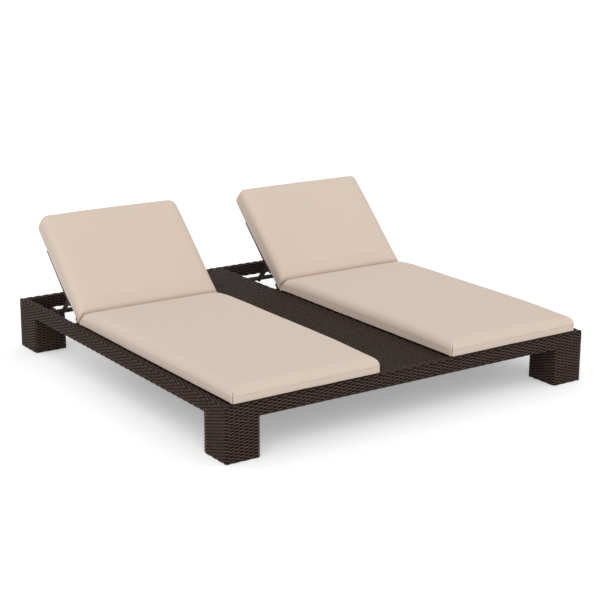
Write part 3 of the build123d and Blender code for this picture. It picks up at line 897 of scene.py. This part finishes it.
# %% [markdown]
# Seams are narrower than the small squares, so they come after the cloth. The mesh is cut along
# three close planes, the middle line is drawn in by a millimetre or two, and it gets the seam
# value that the canvas darkens. On a seat cushion one seam runs round it below half its height,
# and a short, deeper one stands on each front corner. A back cushion's seam is hidden by its hood.

# %% Seams and cloth coordinates
side_stitch = (0.0020, 0.0008, 0.20)
corner_stitch = (0.0022, 0.0018, 0.95)


@contextmanager
def edited(mesh):
    """The mesh as an editable shape, written back at the end."""
    shape = bmesh.new()
    shape.from_mesh(mesh)
    yield shape
    shape.to_mesh(mesh)
    shape.free()


def cut_seam(shape, layer, place, direction, stitch, near=None):
    """A groove where a plane cuts the faces for which near holds. stitch: half its width, its
    depth and its seam value."""
    place, direction = Vector(place), Vector(direction).normalized()
    half_wide, deep, value = stitch
    for offset in (-half_wide, 0.0, half_wide):
        faces = [f for f in shape.faces if near is None or near(f.calc_center_median())]
        parts = set(faces)
        for face in faces:
            parts.update(face.edges)
            parts.update(face.verts)
        bmesh.ops.bisect_plane(shape, geom=list(parts), dist=1e-5,
                               plane_co=place + offset * direction, plane_no=direction)
    shape.normal_update()
    for vertex in shape.verts:
        share = 1 - (direction.dot(vertex.co - place) / half_wide) ** 2
        if share > 0 and (near is None or near(vertex.co)):
            vertex[layer] = max(vertex[layer], value * share)
            vertex.co -= vertex.normal * deep * share


def add_cloth_coordinates(mesh):
    """A UV map in metres, taken flat across whichever way each face looks."""
    facing = np.abs(values_of(mesh.polygons, "normal", width=3)).argmax(axis=1)
    axis = np.repeat(facing, values_of(mesh.polygons, "loop_total", int))
    corner_points = values_of(mesh.loops, "vertex_index", int)
    points = mesh_points(mesh)[corner_points]
    first = np.where(axis == 0, points[:, 1], points[:, 0])
    second = np.where(axis == 2, points[:, 1], points[:, 2])
    layer = mesh.uv_layers.new(name="cloth")
    layer.data.foreach_set("uv", np.stack([first, second], axis=1).ravel())


def dress_cloth(piece, body, place, node):
    """Cloth coordinates, place and finish for a fabric piece that lies flat."""
    add_cloth_coordinates(piece.data)
    piece.data.transform(place)
    dress(piece, canvas, body, node)


def smooth_step(values, start, end):
    share = np.clip((values - start) / (end - start), 0, 1)
    return share * share * (3 - 2 * share)


def soft_cushion(name, node, body, place, shell, shaped, yields, sag, caps, seam_height=0.0,
                 corner_seams=()):
    """A blown-up cushion. shaped alters the shell's points, yields says how free each one is, sag
    how far it hangs down, and caps how far it may move each way. A corner seam is a corner's place,
    its reach and its top."""
    points, faces = shell
    points = shaped(points)
    piece = new_piece(name, bpy.data.meshes.new(name))
    piece.data.from_pydata(points.tolist(), [], faces)
    points = points + blow_up(piece, caps) * yields(points)[:, None]
    points[:, 2] = np.maximum(points[:, 2], 0)
    points[:, 2] -= sag(points)
    set_points(piece.data, points)
    finer = piece.modifiers.new("finer", "SUBSURF")
    finer.levels = finer.render_levels = 1
    apply_modifiers(piece)
    with edited(piece.data) as shape:
        layer = shape.verts.layers.float.new("seam")
        if seam_height:
            cut_seam(shape, layer, (0, 0, seam_height), (0, 0, 1), side_stitch)
        for x, y, reach, top in corner_seams:
            across = (math.copysign(1, x), -math.copysign(1, y), 0)
            cut_seam(shape, layer, (x, y, 0), across, corner_stitch,
                     lambda c: (c.x - x) ** 2 + (c.y - y) ** 2 < reach * reach and c.z < top)
    dress_cloth(piece, body, place, node)


print("seams", 2000 * side_stitch[0], "mm wide")

# %% [markdown]
# Each seat cushion lies on its deck and reaches over the foot rail. Its head end leans back
# towards the foot as it rises, beside the low end of the raised backrest, and it is a little
# thinner there, where the back cushion presses on it. Its front is thinner too, where people sit
# down, and the part that hangs over the rail sags by a few millimetres.

# %% Seat cushions
seat_spare = 0.005
seat_height = 0.074
seat_shoulder = (0.038, 0.042)
seat_corner_radii = (0.012, 0.018)
seat_caps = (0.003, 0.003, 0.010)
lean, lean_height, lean_start = 0.034, 0.045, 0.12
pressed_share, pressed_reach = 0.19, 0.24
front_fall, front_reach = 0.13, 0.38
thinned_from, thinned_to = 0.02, 0.05
front_sag, sag_reach = 0.0025, 0.030
held_end = 0.03
seat_seam, corner_seam_top, corner_seam_reach = 0.0285, 0.048, 0.03


def lean_back(points, half_y):
    """The head end drawn towards the foot as it rises and pressed a little thinner, and the front
    worn lower."""
    x, y, z = points.T
    pull = lean * np.clip(z / lean_height, 0, 1) * smooth_step(y, half_y - lean_start, half_y)
    lost = pressed_share * smooth_step(y, half_y - pressed_reach, half_y)
    lost += front_fall * smooth_step(-y, half_y - front_reach, half_y)
    return np.stack([x, y - pull, z * (1 - lost * smooth_step(z, thinned_from, thinned_to))], axis=1)


for side in SIDES:
    node = f"{side}_seat_cushion"
    (x0, y0, z0), (x1, y1, z1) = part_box(node)
    half_x = (x1 - x0) / 2 + seat_spare
    half_y = (y1 - y0) / 2 + seat_caps[1]
    place = Matrix.Translation(((x0 + x1) / 2, (y0 + y1) / 2, z0))
    shell = cushion_shell(half_x, half_y, seat_height, seat_shoulder, seat_corner_radii)
    corner_seams = [(x, -half_y, corner_seam_reach, corner_seam_top) for x in (-half_x, half_x)]
    soft_cushion(f"{side}_seat_pad", node, "frame", place, shell, lambda p: lean_back(p, half_y),
                 lambda p: 1 - smooth_step(p[:, 1], half_y - lean_start, half_y - held_end),
                 lambda p: front_sag * smooth_step(-p[:, 1], half_y - sag_reach, half_y), seat_caps,
                 seat_seam, corner_seams)

# %% [markdown]
# The back cushions are shorter slabs with rounder upper corners and tighter shoulders. Their
# underside lies on the woven panel, and their low end is cut at a slant, beside the seat cushion,
# and drawn in below. No two filled cushions are equal: in the photograph the right one is a
# little longer and fuller at its upper corners, so each side has its own height, extra length,
# corner radius and loss of height at the upper corners.

# %% Back cushions
back_spare = 0.008
back_shoulder = (0.030, 0.032)
low_corner_radius = 0.006
back_caps = (0.003, 0.003, 0.011)
back_slant, back_slant_height, back_slant_length = 0.009, 0.066, 0.10
low_end_held = 0.005
taper, taper_length, taper_height = 0.026, 0.30, 0.045
corner_from_middle, corner_length = 0.12, 0.25
back_forms = {"left": (0.085, 0.007, 0.046, 0.08), "right": (0.087, 0.010, 0.038, 0.03)}


def shape_back(points, half_x, half_y, corner_loss):
    """The low end drawn towards the head as it rises and its underside narrower, and the two upper
    corners a little thinner."""
    x, y, z = points.T
    narrower = taper * smooth_step(-y, half_y - taper_length, half_y)
    x = x * (1 - narrower * np.clip(1 - z / taper_height, 0, 1))
    pull = back_slant * np.clip(z / back_slant_height, 0, 1)
    pull = pull * smooth_step(-y, half_y - back_slant_length, half_y)
    corner = smooth_step(np.abs(x), corner_from_middle, half_x)
    corner = corner * smooth_step(y, half_y - corner_length, half_y)
    return np.stack([x, y + pull, z * (1 - corner_loss * corner)], axis=1)


for side in SIDES:
    node = f"{side}_back_cushion"
    lowest, highest = flat_box(node, side)
    height, reach, corner, loss = back_forms[side]
    half_x = (highest[0] - lowest[0]) / 2 + back_spare
    half_y = (highest[1] - lowest[1] + reach) / 2
    place = tilt(side) @ Matrix.Translation((0, lowest[1] + half_y, lowest[2]))
    shell = cushion_shell(half_x, half_y, height, back_shoulder, (low_corner_radius, corner))
    soft_cushion(f"{side}_back_pad", node, f"{side}_back", place, shell,
                 lambda p: shape_back(p, half_x, half_y, loss),
                 lambda p: smooth_step(p[:, 1], low_end_held - half_y, back_slant_length - half_y),
                 lambda p: 0.0, back_caps)

# %% [markdown]
# A hood is a shallow fabric pocket sewn under the top end of each back cushion. It slips over the
# top of the frame and keeps the cushion from sliding down. It is one sheet that turns up into
# walls at its two sides and its top end, so it is drawn as a grid of rows and columns like a
# dish, given its thickness inwards and trimmed level with the cushion. Its open edge is turned
# back into a hem.

# %% Hoods
hood_cloth = 0.0022
hood_columns = 60
floor_places, corner_places, turn_places, wall_places = 13, 11, 4, 5
hood_turn = 0.004
hem_width = 0.016
hood_corner = 0.052


def hood_rows(start, end, low_z, high_z):
    """For each row: its place along, its floor height and how far its sides are drawn in."""
    rows = [(y, low_z, 0.0) for y in np.linspace(start, end - hood_corner, floor_places)]
    for turn in quarter_turn(corner_places)[1:]:
        drawn = hood_corner * (1 - math.cos(turn))
        rows.append((end - hood_corner * (1 - math.sin(turn)), low_z, drawn))
    for turn in quarter_turn(turn_places)[1:]:
        rows.append((end, low_z + hood_turn * (1 - math.cos(turn)), hood_corner))
    for z in np.linspace(low_z + hood_turn, high_z, turn_places)[1:]:
        rows.append((end, z, hood_corner))
    return rows


def hood_sheet(side):
    node = f"{side}_back_hood"
    lowest, highest = flat_box(node, side)
    middle, half = (lowest[0] + highest[0]) / 2, (highest[0] - lowest[0]) / 2
    points, columns = [], 0
    rows = hood_rows(lowest[1], highest[1], lowest[2], highest[2])
    for y, floor_z, drawn in rows:
        width = half - drawn
        turn = min(hood_turn, highest[2] - floor_z)
        wall = [(width, z) for z in np.linspace(highest[2], floor_z + turn, wall_places)]
        bend = [(width - turn * (1 - math.cos(a)), floor_z + turn * (1 - math.sin(a)))
                for a in quarter_turn(turn_places)[1:]]
        level = [(x, floor_z) for x in np.linspace(width - turn, 0, hood_columns // 2 + 1)[1:]]
        half_row = wall + bend + level
        row = [(-x, z) for x, z in half_row] + [(x, z) for x, z in reversed(half_row[:-1])]
        columns = len(row)
        points += [(middle + x, y, z) for x, z in row]
    index = np.arange(len(points)).reshape(len(rows), columns)
    faces = np.stack([index[:-1, :-1], index[:-1, 1:], index[1:, 1:], index[1:, :-1]], axis=-1)
    piece = new_piece(f"{side}_hood", bpy.data.meshes.new(f"{side}_hood"))
    piece.data.from_pydata(points, [], faces.reshape(-1, 4).tolist())
    with edited(piece.data) as shape:
        bmesh.ops.remove_doubles(shape, verts=shape.verts, dist=1e-6)
        layer = shape.verts.layers.float.new("seam")
        cut_seam(shape, layer, (0, lowest[1] + hem_width, 0), (0, 1, 0), side_stitch)
    thick = piece.modifiers.new("thick", "SOLIDIFY")
    thick.thickness = hood_cloth
    thick.offset = 1.0
    apply_modifiers(piece)
    points = mesh_points(piece.data)
    points[:, 1:] = np.minimum(points[:, 1:], highest[1:])
    set_points(piece.data, points)
    long, wall = (highest - lowest)[1:]
    dress_cloth(piece, f"{side}_back", tilt(side), node)


for side in SIDES:
    hood_sheet(side)

# %% [markdown]
# The parts that keep their construction shape get the finish of their own material slot, so a
# bar stays powder-coated and a screw stays steel in every view.

# %% Finishes of the kept parts
finish_of_slot = {"brown_metal": powder_coat, "stainless": stainless, "black_nylon": nylon,
                  "woven_strand": espresso, "cushion_cloth": canvas}
for part in frame["record"]["subparts"]:
    mesh = frame["nodes"][part["node"]].data
    mesh.materials.clear()
    mesh.materials.append(finish_of_slot[part["material_slot"]])

# %% [markdown]
# The photograph is a studio shot on white. A wide, pale floor carries the soft shadow, and a
# little light of its own, for the camera and for reflections only, lifts its open part to full
# white. The sky does the same, so that no horizon shows. The object itself is lit by an even sky
# and one broad, soft sun from the front left, at a level where a colour renders as it is written.

# %% Floor, sky and light
floor_radius, floor_sides = 60.0, 64
floor_color = (0.86, 0.86, 0.86, 1)
floor_lift = 0.32
sky_level = 0.72
sun_power = 1.06
sun_from = Vector((-0.34, -0.50, 0.50))
sun_spread = math.radians(45)


def seen_or_mirrored(tree):
    """One for rays from the camera, a mirror or glass, and nought for the rest."""
    path = add_node(tree, "ShaderNodeLightPath")
    first = calculated(tree, "ADD", path["Is Camera Ray"], path["Is Glossy Ray"])
    return calculated(tree, "ADD", first, path["Is Transmission Ray"], use_clamp=True)


floor = new_piece("floor", bpy.data.meshes.new("floor"))
with edited(floor.data) as shape:
    bmesh.ops.create_circle(shape, cap_ends=True, segments=floor_sides, radius=floor_radius)
paper, tree, shader = new_material("studio_paper")
lift = calculated(tree, "MULTIPLY", seen_or_mirrored(tree), floor_lift)
feed(tree, shader, {"Base Color": floor_color, "Roughness": 0.9, "Specular IOR Level": 0.0,
                    "Emission Color": (1, 1, 1, 1), "Emission Strength": lift})
floor.data.materials.append(paper)

world = bpy.data.worlds.new("studio")
world.use_nodes = True
bpy.context.scene.world = world
tree = world.node_tree
feed(tree, tree.nodes["Background"], {"Color": (1, 1, 1, 1),
                                      "Strength": ranged(tree, seen_or_mirrored(tree), sky_level, 1.0)})

sun = new_piece("key", bpy.data.lights.new("key", "SUN"))
sun.data.energy = sun_power
sun.data.angle = sun_spread
sun.rotation_euler = sun_from.to_track_quat("Z", "Y").to_euler()
bpy.context.scene.view_settings.view_transform = "Standard"
print("sky", sky_level, "sun", sun_power)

———

Exercise instructions: Set down the lines above as they stand, starting with the first line and ending with the line that contains "vertex.co -= vertex.normal".

Solution to this task:
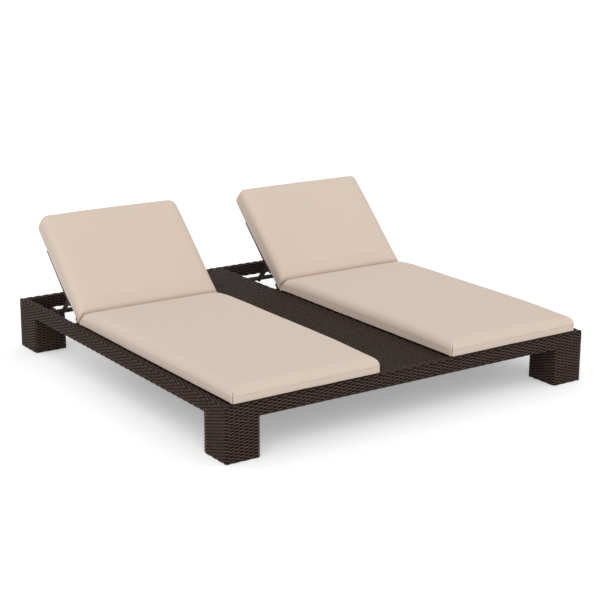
Write part 3 of the build123d and Blender code for this picture. It picks up at line 897 of scene.py. This part finishes it.
# %% [markdown]
# Seams are narrower than the small squares, so they come after the cloth. The mesh is cut along
# three close planes, the middle line is drawn in by a millimetre or two, and it gets the seam
# value that the canvas darkens. On a seat cushion one seam runs round it below half its height,
# and a short, deeper one stands on each front corner. A back cushion's seam is hidden by its hood.

# %% Seams and cloth coordinates
side_stitch = (0.0020, 0.0008, 0.20)
corner_stitch = (0.0022, 0.0018, 0.95)


@contextmanager
def edited(mesh):
    """The mesh as an editable shape, written back at the end."""
    shape = bmesh.new()
    shape.from_mesh(mesh)
    yield shape
    shape.to_mesh(mesh)
    shape.free()


def cut_seam(shape, layer, place, direction, stitch, near=None):
    """A groove where a plane cuts the faces for which near holds. stitch: half its width, its
    depth and its seam value."""
    place, direction = Vector(place), Vector(direction).normalized()
    half_wide, deep, value = stitch
    for offset in (-half_wide, 0.0, half_wide):
        faces = [f for f in shape.faces if near is None or near(f.calc_center_median())]
        parts = set(faces)
        for face in faces:
            parts.update(face.edges)
            parts.update(face.verts)
        bmesh.ops.bisect_plane(shape, geom=list(parts), dist=1e-5,
                               plane_co=place + offset * direction, plane_no=direction)
    shape.normal_update()
    for vertex in shape.verts:
        share = 1 - (direction.dot(vertex.co - place) / half_wide) ** 2
        if share > 0 and (near is None or near(vertex.co)):
            vertex[layer] = max(vertex[layer], value * share)
            vertex.co -= vertex.normal * deep * share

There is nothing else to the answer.